Iraq’s parliament speaker calls for election rerun, after fire hits ballot boxes warehouse
  • A fire rips through Iraq's biggest ballot warehouse ahead of a vote recount prompted by allegations of fraud during legislative elections
  • Firefighters brought the blaze under control several hours after it started, and the extent of the damage caused to ballot boxes is still unclear

BAGHDAD: Iraqi Prime Minister Haider Al-Abadi said on Sunday that the burning of a storage site in Baghdad where ballot boxes were kept was part of a plot to harm Iraq’s democratic process, the first government indication the incident was deliberate.
“Burning election warehouses ... is a plot to harm the nation and its democracy. We will take all necessary measures and strike with an iron fist all who undermine the security of the nation and its citizens,” Abadi said in a statement. 

The storage site housing half of Baghdad’s ballot boxes from Iraq’s parliamentary election in May caught fire, just days after parliament demanded a nationwide recount of votes, drawing calls for the election to be re-run.
An Interior Ministry spokesman said later the fire was confined to one of four warehouses at the site. State television said the ballot boxes were being moved to another location under heavy security.
Authorities did not say whether they believed the fire was deliberately set, but its timing undermined the results of an election whose validity was already in doubt. Fewer than 45 percent of voters cast a ballot, a record low, and allegations of fraud began almost immediately after the vote.
Prime Minister Haider Al-Abadi, whose electoral alliance came third in the election, said on Tuesday that a government investigation had found serious violations and blamed Iraq’s independent elections commission for most of them.

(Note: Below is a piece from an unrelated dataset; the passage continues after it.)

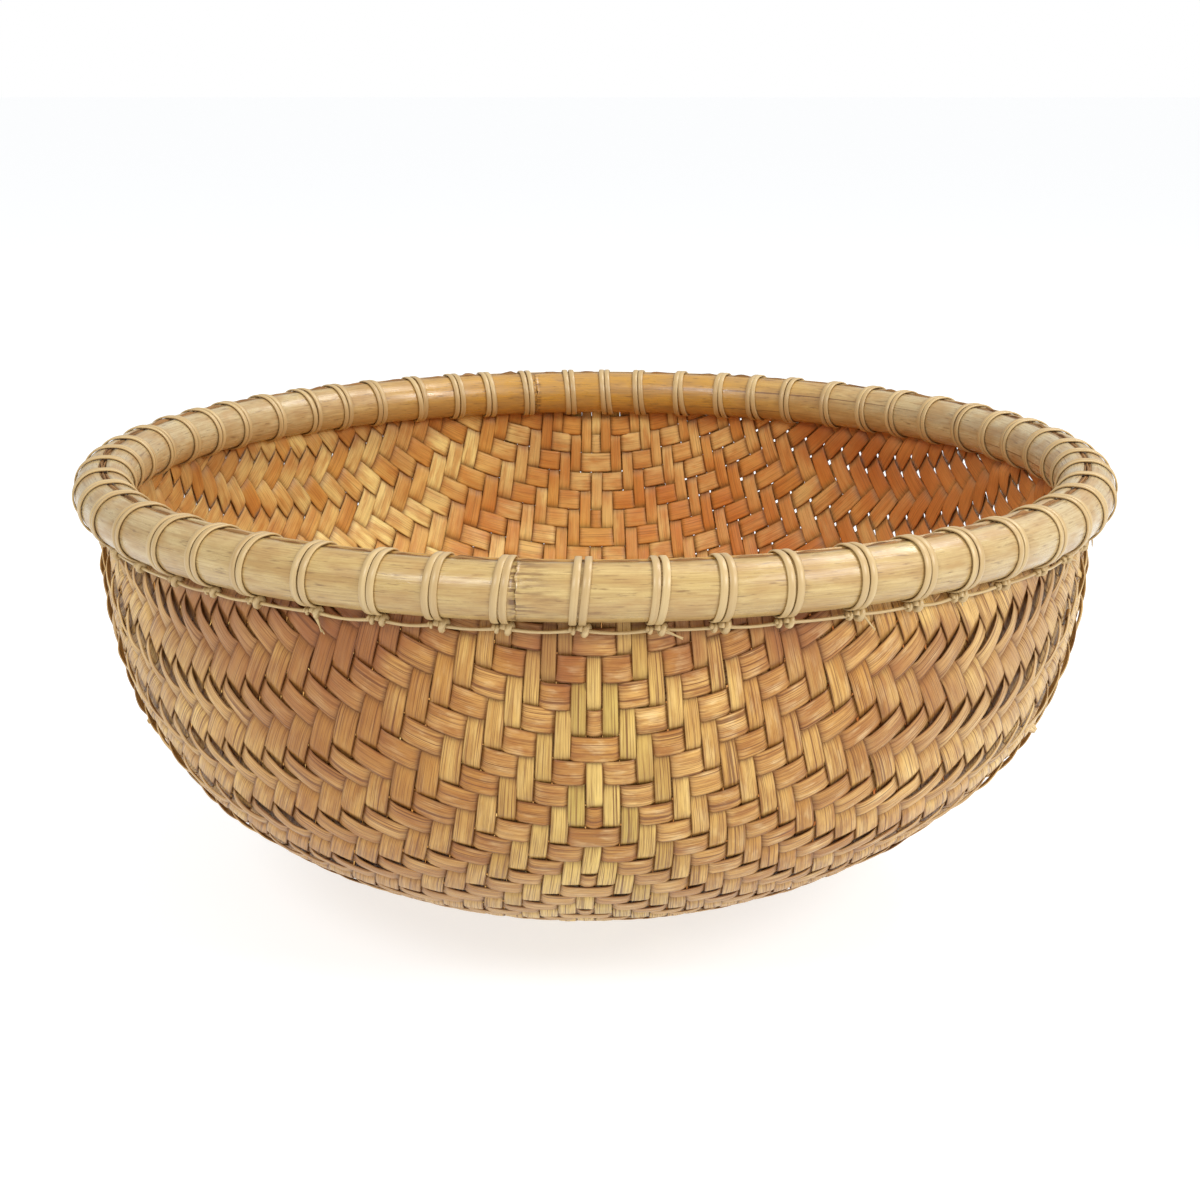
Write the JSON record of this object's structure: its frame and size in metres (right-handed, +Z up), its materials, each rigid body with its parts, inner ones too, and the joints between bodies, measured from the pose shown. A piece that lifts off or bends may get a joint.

Parliament mandated a full manual recount the next day. The Independent High Elections Commission had used electronic vote- counting devices to tally the results.


A recount could undermine nationalist cleric Moqtada Al-Sadr, a long-time adversary of the United States whose bloc won the largest number of seats in the election. One of Sadr’s top aides expressed concern that some parties were trying to sabotage the cleric’s victory.

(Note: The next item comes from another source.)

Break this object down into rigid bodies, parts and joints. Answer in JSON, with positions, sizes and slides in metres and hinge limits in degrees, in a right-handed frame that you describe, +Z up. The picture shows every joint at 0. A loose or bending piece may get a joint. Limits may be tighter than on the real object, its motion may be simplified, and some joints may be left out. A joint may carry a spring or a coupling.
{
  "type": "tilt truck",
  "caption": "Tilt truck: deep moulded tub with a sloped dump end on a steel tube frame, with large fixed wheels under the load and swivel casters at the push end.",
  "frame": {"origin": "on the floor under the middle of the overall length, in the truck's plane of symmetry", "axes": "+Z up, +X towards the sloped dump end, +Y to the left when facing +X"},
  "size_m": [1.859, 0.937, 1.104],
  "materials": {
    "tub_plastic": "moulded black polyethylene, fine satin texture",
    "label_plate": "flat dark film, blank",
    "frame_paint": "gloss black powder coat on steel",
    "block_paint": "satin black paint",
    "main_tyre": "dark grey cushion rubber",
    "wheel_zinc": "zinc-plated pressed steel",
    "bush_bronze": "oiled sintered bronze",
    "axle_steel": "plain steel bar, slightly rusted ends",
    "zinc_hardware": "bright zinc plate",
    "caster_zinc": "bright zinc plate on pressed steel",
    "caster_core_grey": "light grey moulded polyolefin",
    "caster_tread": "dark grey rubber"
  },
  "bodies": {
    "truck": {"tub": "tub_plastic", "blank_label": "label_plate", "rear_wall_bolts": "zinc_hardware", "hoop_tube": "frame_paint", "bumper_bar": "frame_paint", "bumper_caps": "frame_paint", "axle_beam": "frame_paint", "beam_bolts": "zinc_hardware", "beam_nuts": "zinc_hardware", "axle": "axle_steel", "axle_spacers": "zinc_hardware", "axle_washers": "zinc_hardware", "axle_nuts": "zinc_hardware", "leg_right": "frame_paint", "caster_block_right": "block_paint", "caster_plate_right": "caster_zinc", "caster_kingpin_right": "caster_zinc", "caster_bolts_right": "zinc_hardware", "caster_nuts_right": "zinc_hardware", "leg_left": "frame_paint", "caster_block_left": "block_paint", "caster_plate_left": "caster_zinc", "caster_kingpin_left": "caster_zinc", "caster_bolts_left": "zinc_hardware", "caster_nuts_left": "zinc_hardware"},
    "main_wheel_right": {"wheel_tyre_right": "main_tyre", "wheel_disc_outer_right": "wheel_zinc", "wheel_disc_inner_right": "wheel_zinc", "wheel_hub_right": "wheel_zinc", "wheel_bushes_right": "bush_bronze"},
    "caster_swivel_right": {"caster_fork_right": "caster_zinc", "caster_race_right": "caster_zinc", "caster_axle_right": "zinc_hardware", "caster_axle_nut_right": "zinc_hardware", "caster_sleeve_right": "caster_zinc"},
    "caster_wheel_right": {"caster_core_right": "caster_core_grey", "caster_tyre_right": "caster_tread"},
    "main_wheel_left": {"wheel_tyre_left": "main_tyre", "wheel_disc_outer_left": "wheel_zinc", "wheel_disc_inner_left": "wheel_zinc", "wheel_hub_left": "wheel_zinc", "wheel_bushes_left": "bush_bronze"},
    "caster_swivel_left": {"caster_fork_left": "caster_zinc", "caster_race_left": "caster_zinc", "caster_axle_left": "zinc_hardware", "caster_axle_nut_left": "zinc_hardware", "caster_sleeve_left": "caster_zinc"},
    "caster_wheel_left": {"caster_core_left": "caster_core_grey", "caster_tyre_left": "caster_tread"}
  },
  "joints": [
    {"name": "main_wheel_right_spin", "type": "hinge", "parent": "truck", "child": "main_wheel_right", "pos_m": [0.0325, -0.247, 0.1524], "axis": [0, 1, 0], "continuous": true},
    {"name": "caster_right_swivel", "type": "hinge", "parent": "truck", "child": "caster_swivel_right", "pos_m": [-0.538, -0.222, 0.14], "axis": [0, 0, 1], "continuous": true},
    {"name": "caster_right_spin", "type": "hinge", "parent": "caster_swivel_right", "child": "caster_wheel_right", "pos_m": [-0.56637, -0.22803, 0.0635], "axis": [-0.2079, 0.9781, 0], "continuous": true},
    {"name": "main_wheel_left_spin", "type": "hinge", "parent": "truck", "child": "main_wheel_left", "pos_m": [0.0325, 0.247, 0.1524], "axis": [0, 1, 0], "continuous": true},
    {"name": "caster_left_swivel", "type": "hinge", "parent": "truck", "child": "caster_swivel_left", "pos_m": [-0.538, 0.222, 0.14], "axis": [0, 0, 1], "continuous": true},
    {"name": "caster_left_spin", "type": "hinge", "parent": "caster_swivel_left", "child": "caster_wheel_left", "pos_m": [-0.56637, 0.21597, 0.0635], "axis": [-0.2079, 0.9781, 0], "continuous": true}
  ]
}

Salim Al-Jabouri, the outgoing speaker of parliament, said the fire showed the election should be repeated.
“The crime of burning ballot-box storage warehouses in the Rusafa area is a deliberate act, a planned crime, aimed at hiding instances of fraud and manipulation of votes, lying to the Iraqi people and changing their will and choices,” he said in a statement.
Jabouri narrowly lost his seat in May and had been one of the strongest proponents of a recount before the fire. His call was seconded by Vice President Iyad Allawi, the leader of the electoral alliance Jabouri ran as part of.
Top Sadr aide Dhiaa Al-Asadi said the fire was a plot aimed at forcing a repeat of the election and hiding fraud.
“Whoever burned the election equipment and document storage site had two goals: either canceling the election or destroying the stuffed ballots counted among the results,” he tweeted.
JUDICIAL TAKEOVER
The fire took place at a Trade Ministry site in Baghdad where the election commission stored the ballot boxes from Al-Rusafa, the half of Baghdad on the eastern side of the Tigris river. Baghdad is Iraq’s most populous province, accounting for 71 seats out of the Iraqi parliament’s 329.
The site was divided into four warehouses, said Interior Ministry spokesman Major General Saad Maan. Only one — housing electronic equipment and documents — had burned down, he said.
Firefighters were trying to stop the fire from spreading to the remaining three warehouses, where the ballot boxes are stored, he said.
“It is possible there were also some ballot boxes in the warehouse that caught fire, but most of the important boxes are in the three warehouses, where the fire has been controlled,” he said in a video message from the site of the fire.
The law mandating a manual recount also mandated the board of the election commission be replaced by judges. Earlier on Sunday, the Supreme Judicial Council, Iraq’s highest judicial authority, named the judges who will take over replace the commissioners.
The council also named judges to replace the commission’s local chiefs in each of Iraq’s 18 provinces, another measure mandated by parliament.
The board of commissioners has said it would appeal against the law forcing the recount.